Input for this task:

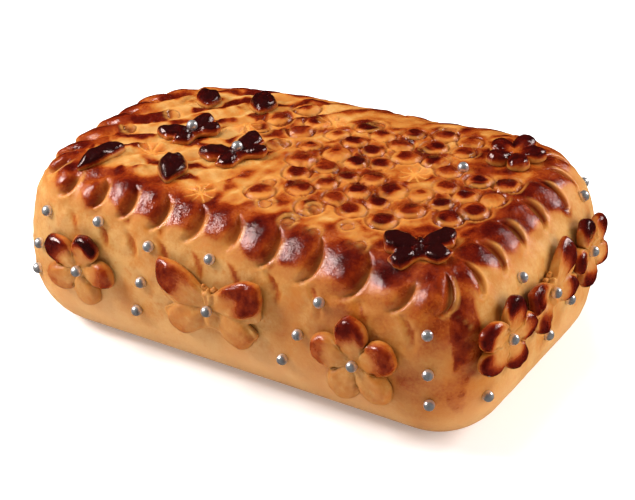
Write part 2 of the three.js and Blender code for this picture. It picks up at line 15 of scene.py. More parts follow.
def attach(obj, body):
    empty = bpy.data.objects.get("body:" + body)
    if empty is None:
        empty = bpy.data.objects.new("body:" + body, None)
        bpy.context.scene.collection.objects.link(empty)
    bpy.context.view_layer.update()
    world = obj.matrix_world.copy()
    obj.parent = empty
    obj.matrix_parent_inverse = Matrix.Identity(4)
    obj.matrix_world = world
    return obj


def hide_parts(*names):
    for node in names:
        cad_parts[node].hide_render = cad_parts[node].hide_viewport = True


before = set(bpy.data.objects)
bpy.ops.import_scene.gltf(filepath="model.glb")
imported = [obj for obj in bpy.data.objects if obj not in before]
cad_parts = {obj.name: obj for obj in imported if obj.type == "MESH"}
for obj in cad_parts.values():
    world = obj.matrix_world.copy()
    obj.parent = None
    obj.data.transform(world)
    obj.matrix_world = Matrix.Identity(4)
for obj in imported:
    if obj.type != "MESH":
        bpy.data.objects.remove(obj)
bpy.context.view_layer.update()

MM, TINY = 0.001, 1e-9
QUARTER = math.pi / 2

# ---- the loaf's dimensions, in millimetres

HALF_LENGTH, HALF_WIDTH, HEIGHT = 95.3, 60.7, 70.0
TOP_EDGE, BOTTOM_EDGE = 19.4, 19.6  # radii of the rounded edges
CORNERS = {(1, -1): 22.0, (1, 1): 43.7, (-1, 1): 47.0, (-1, -1): 23.2}  # radii in plan
SIDE_BULGE, FOOT_SPREAD, WIDENING, CROWN = 4.6, 1.06, 0.08, 3.0
SAG_BACK_LEFT, SAG_FRONT_RIGHT = 9.85, 2.1

PILLOW_RISE = 1.8  # the border of pressed pillows round the top edge
BORDER_AT_SIDES, BORDER_AT_ENDS = 1.0, -4.0
GROOVE_WIDTH, GROOVE_DEPTH, GROOVE_STEP = 4.0, 2.8, 0.6  # crescents between the pillows
GROOVE_MIDDLE, GROOVE_SPAN = 0.26, 1.3  # direction of a crescent's middle and its reach either way, radians
SECOND_SHAPE = (3.0, 1.3, 1.7, -0.45, 1.15)  # the same five for the faint crescents below

STAR = (39.9, 1.3)  # the rings lie in circles round this pressed star
RING_RADIUS, RING_DOME, RING_GROOVE = 5.2, 1.3, 1.15
RIDGE_HEIGHT, RIDGE_PITCH, RIDGE_TURN = 0.95, 9.5, 0.9
WAVES = 22  # in a field of random unevenness

PEARL_RADIUS, PEARL_PROUD = 2.1, 0.9
CLEARANCE = 0.45

# ---- what lies on the loaf

# Side pieces stand at perimeter s and height z, top pieces at x, y. size is the width, turn is in degrees.
# burn is how dark the oven left a piece, curl how far it curls off the loaf, slim a leaf's width for its
# length, pale_heart how much paler the middle is, and a bare piece has no pearl. With no burn, it is 1.
PIECES = [
    dict(name="flower_front_left", s=6.6, z=34.5, size=31, turn=-18),
    dict(name="butterfly_front", s=64.8, z=36, size=45, turn=2, burn=0.8),
    dict(name="flower_front_right", s=126.6, z=33.5, size=37, turn=9, burn=0.78),
    dict(name="flower_end_near", s=177.6, z=44.8, size=28.5, turn=-18, curl=4.5, burn=0.95),
    dict(name="butterfly_end", s=208.8, z=45.3, size=34, turn=11, curl=4, burn=0.9),
    dict(name="flower_end_far", s=237.8, z=46, size=26.5, turn=17, curl=4),
    dict(name="flower_back_left", s=292, z=34, size=35, turn=-8, burn=0.8),
    dict(name="butterfly_back", s=352, z=36, size=44, turn=-3, burn=0.7),
    dict(name="flower_back_right", s=412, z=34, size=36, turn=10, burn=0.76),
    dict(name="flower_left_far", s=453, z=41, size=27, turn=-24, curl=3.5, burn=0.85),
    dict(name="butterfly_left", s=482.5, z=41, size=30, turn=-3, curl=3.5, burn=0.8),
    dict(name="flower_left_near", s=511.5, z=42, size=27, turn=18, curl=1.8, burn=0.85),
    dict(name="butterfly_top_left", x=-49.5, y=-8.3, size=23.5, turn=60),
    dict(name="butterfly_top_mid", x=-24.9, y=-16.7, size=25, turn=58),
    dict(name="butterfly_top_right", x=66.5, y=-43, size=25.5, turn=29, bare=True, burn=1.05),
    dict(name="flower_top", x=66, y=30.5, size=22.5, turn=0, bare=True, pale_heart=0.45),
    dict(name="leaf_corner", x=-69.7, y=-43, size=23, slim=0.34, turn=247, burn=1.05),
    dict(name="leaf_back_left", x=-60.9, y=24.5, size=17, slim=0.58, turn=297),
    dict(name="leaf_back", x=-39.3, y=29, size=18, slim=0.6, turn=290),
    dict(name="leaf_front", x=-40.5, y=-38.5, size=19, slim=0.6, turn=287, burn=1.05),
]

# Loose pearls: slanting columns of three down the sides as (s, lean), and single ones as (s, z).
COLUMN_HEIGHTS = (52, 36.5, 23.5)
PEARL_COLUMNS = [(557, -7), (36.6, -5.5), (110, -15), (152.4, 1), (273, 4), (320, 5), (384, -4), (434.7, 0)]
SINGLE_PEARLS = [
    (13.8, 55), (63, 54.5), (195, 58), (226.2, 31.5), (210, 25.6), (171, 23.5),
    (245, 32), (250.5, 60.8), (352, 55), (512.5, 21.5), (478, 21.5), (497.5, 57.5),
]
TOP_PEARL = (53.7, 13.3)

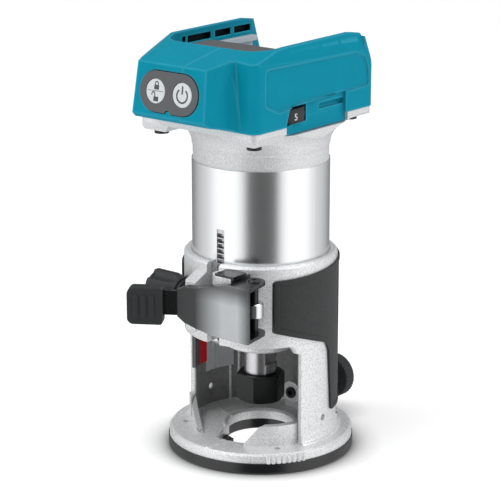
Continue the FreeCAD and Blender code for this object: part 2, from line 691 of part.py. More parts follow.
def bearing_plate():
    """Spider that holds the upper bearing inside the tube."""
    plate_r = TUBE_R - 2.52
    body = ring(plate_r, 9.5, 126.0, 128.0).fuse(ring(plate_r, plate_r - 2.5, 126.0, 133.0))
    body = body.fuse(ring(12.0, 9.5, 126.0, 132.0))
    for k in range(6):
        p = polar(20.0, 60 * k)
        body = body.cut(cyl(4.6, 120, 140, p.x, p.y))
    return body.removeSplitter()


def stator():
    r = TUBE_R - 2.52
    yoke = ring(r, r - 4.5, 76.0, 118.0)
    parts = [yoke]
    for k in range(6):
        tooth = box(13.2, r - 4.0, -2.6, 2.6, 76.0, 118.0)
        shoe = sector(16.2, 13.2, 76.0, 118.0, -22, 22)
        piece = tooth.fuse(shoe)
        piece.rotate(V(0, 0, 0), V(0, 0, 1), 60 * k)
        parts.append(piece)
    return fuse(parts).cut(rack_blank(0.05))


def stator_coils():
    coils = []
    for k in range(6):
        outer = plate(17.0, 24.6, -5.6, 5.6, 72.5, 121.5, 1.5)
        coil = outer.cut(box(16, 26, -2.65, 2.65, 75.95, 118.05))
        coil.rotate(V(0, 0, 0), V(0, 0, 1), 60 * k)
        coils.append(coil)
    return Part.makeCompound(coils)


# ---- spindle ---------------------------------------------------------------------------
def spindle_shaft():
    shaft = cyl(7.9, 36.0, 49.6)
    shaft = shaft.fuse(cyl(8.0, 49.6, 50.2)).fuse(cyl(5.0, 50.0, 134.0))
    shaft = shaft.fuse(cyl(6.5, 24.0, 36.2))
    for sign in (-1, 1):
        x0, x1 = sorted((sign * 6.4, sign * 12.0))
        shaft = shaft.cut(box(x0, x1, -12, 12, 41.0, 47.4))
    bore = cyl(4.4, 20, 30).fuse(cone(4.4, 3.2, 30, 36)).fuse(cyl(3.2, 36, 48))
    return shaft.cut(bore).removeSplitter()


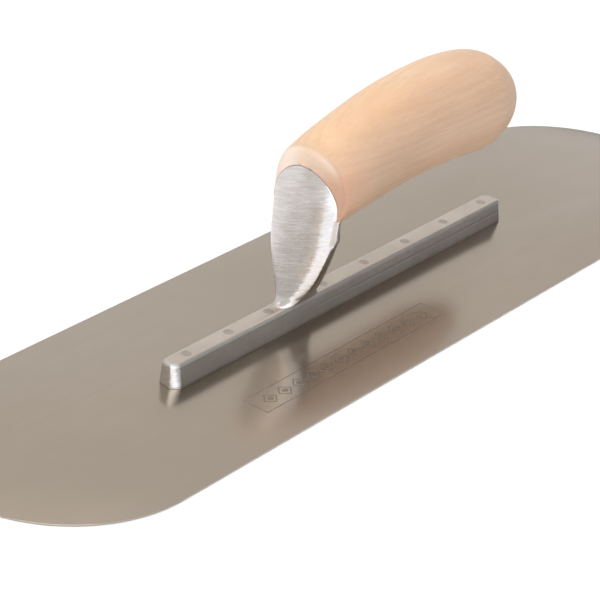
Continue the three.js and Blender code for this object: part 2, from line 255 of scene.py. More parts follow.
def shade_by_angle(obj, degrees):
    """Smooth shading, split where the surface turns by more than this."""
    mesh = obj.data
    for face in mesh.polygons:
        face.use_smooth = True
    edit = bmesh.new()
    edit.from_mesh(mesh)
    limit = math.radians(degrees)
    for edge in edit.edges:
        edge.smooth = not (len(edge.link_faces) == 2 and edge.calc_face_angle(0.0) > limit)
    edit.to_mesh(mesh)
    edit.free()


def finish_piece(obj, material, node):
    obj.data.transform(Matrix.Scale(MM, 4))
    obj.data.update()
    obj.data.materials.clear()
    obj.data.materials.append(material)
    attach(obj, "root")
    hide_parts(node)


# ------------------------------------------------------------------ node helpers


class Graph:
    """A short way to write the nodes of a material or world."""

    def __init__(self, owner):
        owner.use_nodes = True
        self.tree = owner.node_tree
        self.tree.nodes.clear()

    def put(self, socket, value):
        """Links a socket or sets a value, spread or padded to fit; None leaves the default."""
        if isinstance(value, bpy.types.NodeSocket):
            self.tree.links.new(value, socket)
        elif value is not None:
            if hasattr(socket.default_value, "__len__"):
                size = len(socket.default_value)
                if not hasattr(value, "__len__"):
                    value = (value,) * size
                elif len(value) == 3 and size == 4:
                    value = (*value, 1.0)
            socket.default_value = value

    def node(self, kind, inputs=None, **props):
        node = self.tree.nodes.new(kind)
        for key, value in props.items():
            setattr(node, key, value)
        for key, value in (inputs or {}).items():
            self.put(node.inputs[key], value)
        return node

    def math(self, operation, *values):
        return self.node("ShaderNodeMath", dict(enumerate(values)), operation=operation).outputs[0]

    def mul(self, first, *others):
        for other in others:
            first = self.math("MULTIPLY", first, other)
        return first

    def add(self, a, b):
        return self.math("ADD", a, b)

    def sub(self, a, b):
        return self.math("SUBTRACT", a, b)

    def mul_add(self, value, factor, offset):
        return self.math("MULTIPLY_ADD", value, factor, offset)

    def abs(self, value):
        return self.math("ABSOLUTE", value)

    def below(self, value, limit):
        return self.math("LESS_THAN", value, limit)

    def above(self, value, limit):
        return self.math("GREATER_THAN", value, limit)

    def larger(self, a, b):
        return self.math("MAXIMUM", a, b)

    def vmath(self, operation, *values):
        node = self.node("ShaderNodeVectorMath", dict(enumerate(values)), operation=operation)
        return node.outputs["Value" if operation == "DOT_PRODUCT" else 0]

    def scaled(self, vector, scale):
        return self.vmath("MULTIPLY", vector, scale)

    def vector(self, x=0.0, y=0.0, z=0.0):
        return self.node("ShaderNodeCombineXYZ", {0: x, 1: y, 2: z}).outputs[0]

    def axes(self, vector):
        return self.node("ShaderNodeSeparateXYZ", {0: vector}).outputs[:3]

    def ramp(self, value, span, to=(0.0, 1.0)):
        """Smooth step from to[0] at span[0] to to[1] at span[1]."""
        keys = ("Value", "From Min", "From Max", "To Min", "To Max")
        return self.node("ShaderNodeMapRange", dict(zip(keys, (value, *span, *to))),
                         interpolation_type="SMOOTHSTEP").outputs["Result"]

    def mix(self, share, a, b):
        """share of b over a, for colours and plain values."""
        return self.node("ShaderNodeMix", {0: share, 6: a, 7: b}, data_type="RGBA").outputs[2]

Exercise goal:
Exactly as they appear, please write out the lines from the opening of the listing above down to the line containing "SAG_BACK_LEFT, SAG_FRONT_RIGHT = 9.85, 2.1", with both end lines included.

Answer to the problem:
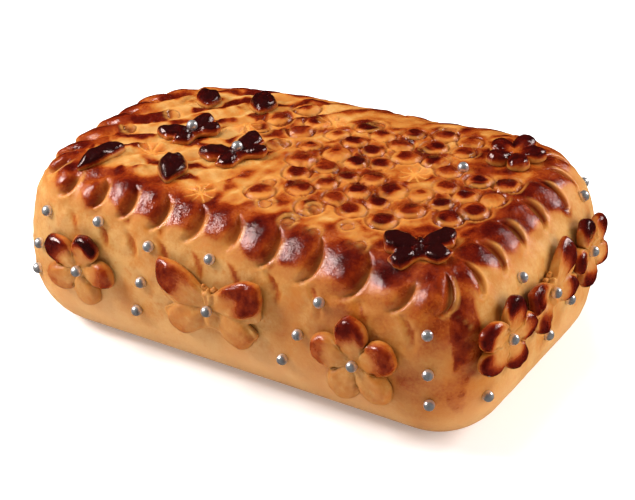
Write part 2 of the three.js and Blender code for this picture. It picks up at line 15 of scene.py. More parts follow.
def attach(obj, body):
    empty = bpy.data.objects.get("body:" + body)
    if empty is None:
        empty = bpy.data.objects.new("body:" + body, None)
        bpy.context.scene.collection.objects.link(empty)
    bpy.context.view_layer.update()
    world = obj.matrix_world.copy()
    obj.parent = empty
    obj.matrix_parent_inverse = Matrix.Identity(4)
    obj.matrix_world = world
    return obj


def hide_parts(*names):
    for node in names:
        cad_parts[node].hide_render = cad_parts[node].hide_viewport = True


before = set(bpy.data.objects)
bpy.ops.import_scene.gltf(filepath="model.glb")
imported = [obj for obj in bpy.data.objects if obj not in before]
cad_parts = {obj.name: obj for obj in imported if obj.type == "MESH"}
for obj in cad_parts.values():
    world = obj.matrix_world.copy()
    obj.parent = None
    obj.data.transform(world)
    obj.matrix_world = Matrix.Identity(4)
for obj in imported:
    if obj.type != "MESH":
        bpy.data.objects.remove(obj)
bpy.context.view_layer.update()

MM, TINY = 0.001, 1e-9
QUARTER = math.pi / 2

# ---- the loaf's dimensions, in millimetres

HALF_LENGTH, HALF_WIDTH, HEIGHT = 95.3, 60.7, 70.0
TOP_EDGE, BOTTOM_EDGE = 19.4, 19.6  # radii of the rounded edges
CORNERS = {(1, -1): 22.0, (1, 1): 43.7, (-1, 1): 47.0, (-1, -1): 23.2}  # radii in plan
SIDE_BULGE, FOOT_SPREAD, WIDENING, CROWN = 4.6, 1.06, 0.08, 3.0
SAG_BACK_LEFT, SAG_FRONT_RIGHT = 9.85, 2.1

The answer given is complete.